If failure is unacceptable:
- Avoid unnecessary microservices
- Prefer modular monoliths when scale doesn’t demand distribution
- Fewer moving parts = fewer failure paths
Over-engineering is a hidden reliability risk.
🧑💼 Step 10 — Leadership Matters More Than Technology
Here’s the part tutorials don’t talk about.
Highly reliable systems come from:
- Blameless postmortems
- Incident response training
- Clear on-call ownership
- Runbooks for emergencies
- Culture of reporting near-misses
Reliability is not an architecture diagram.

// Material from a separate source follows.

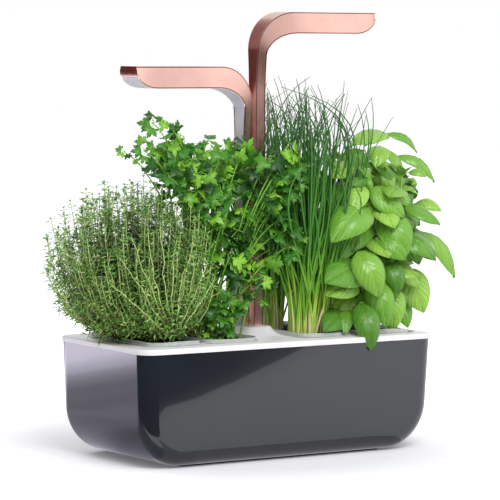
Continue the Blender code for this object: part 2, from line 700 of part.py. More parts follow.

It’s an organizational discipline.
🤖 AI Changes the Game — But Not This Part
AI can help:
- Predict anomalies
- Analyze logs
- Suggest scaling
But AI cannot replace:
- System trade-off decisions
- Risk modeling
- Failure prioritization
This is where senior engineers stay valuable.
🎯 Final Reality Check
Designing systems where failure isn’t allowed means:
- Slower development
- Higher infrastructure cost
- More process
- More testing
But in certain domains, the alternative is:
- Financial loss
- Legal consequences
- Human harm
And suddenly, “move fast and break things” sounds childish.
🧠 The Mindset Shift
Average engineers ask:
“How do we make this work?”
Senior engineers ask:
“How does this behave when everything goes wrong?”
That’s the difference between building software…
and building systems that survive reality.